See also Gillock v. People, 171 Ill. 307, and the cases cited in the opinion; Winters v. Duluth, 82 Minn. 127; Matthews v. Kimball, 70 Ark. 451, 462. Now the party who makes an entry, using the term "entry" in its narrower sense, is the owner, importer, consignee, or agent, and it must be used in that sense to give any force to the argument of counsel for defendant; but, used in that sense, the term "other person" becomes surplusage. In § 1 of c. 76, Laws of 1863, 12 Stat. 738, is found a provision of like character to that in the first part of the section under which this indictment was found, but the language of the description there is "owner, consignee, or agent." This was changed by § 12, c. 391, Laws 1874, 18 Stat. 188, to read "owner, importer, consignee, agent, or other person," and that description has been continued in subsequent legislation.
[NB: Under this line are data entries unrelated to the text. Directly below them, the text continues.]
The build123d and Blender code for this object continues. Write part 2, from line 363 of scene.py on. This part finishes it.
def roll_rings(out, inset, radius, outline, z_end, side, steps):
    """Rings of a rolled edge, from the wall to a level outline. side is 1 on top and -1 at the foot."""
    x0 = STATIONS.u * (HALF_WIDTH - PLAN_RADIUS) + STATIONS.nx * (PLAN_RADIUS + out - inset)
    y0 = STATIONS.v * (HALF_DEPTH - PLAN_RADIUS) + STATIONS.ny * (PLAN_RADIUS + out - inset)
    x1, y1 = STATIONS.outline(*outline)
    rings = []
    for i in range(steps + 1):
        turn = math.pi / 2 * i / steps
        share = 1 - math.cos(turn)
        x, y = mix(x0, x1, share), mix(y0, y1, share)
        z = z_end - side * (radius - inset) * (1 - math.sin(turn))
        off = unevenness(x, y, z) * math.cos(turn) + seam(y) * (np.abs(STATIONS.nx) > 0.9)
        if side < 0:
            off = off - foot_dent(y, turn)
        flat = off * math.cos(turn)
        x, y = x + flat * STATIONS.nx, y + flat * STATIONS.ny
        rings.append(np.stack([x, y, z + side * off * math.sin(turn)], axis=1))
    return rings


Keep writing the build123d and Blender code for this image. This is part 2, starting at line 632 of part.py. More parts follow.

Evidently the addition in 1874 of the phrase "other person" was intended to include persons having a different relation to the importation than the owner, importer, consignee, or agent. Congress was broadening the scope of the legislation and meaning to reach other persons having something to do in respect to the entry beyond that which was done by the owner, importer, consignee, or agent, or else the term "other person" was a meaningless addition. Now the defendant was a person, other than the owner, importer, consignee, or agent, by whose act the United States was deprived of a portion of its lawful duties. His act comes within the letter of the statute as well as within its purpose, and the intent of Congress in the legislation is the ultimate matter to be determined

The fact that he could not be punished in all respects as fully as the owner, in that he had no goods to be forfeited, is immaterial. United States v. Union Supply Company, decided this day, post, p. 215 U. S. 50. chanrobles.com-red

Page 215 U. S. 33

We are of opinion, therefore, that the trial court erred in sustaining the demurrer. The judgment is reversed and the case remanded for further proceedings.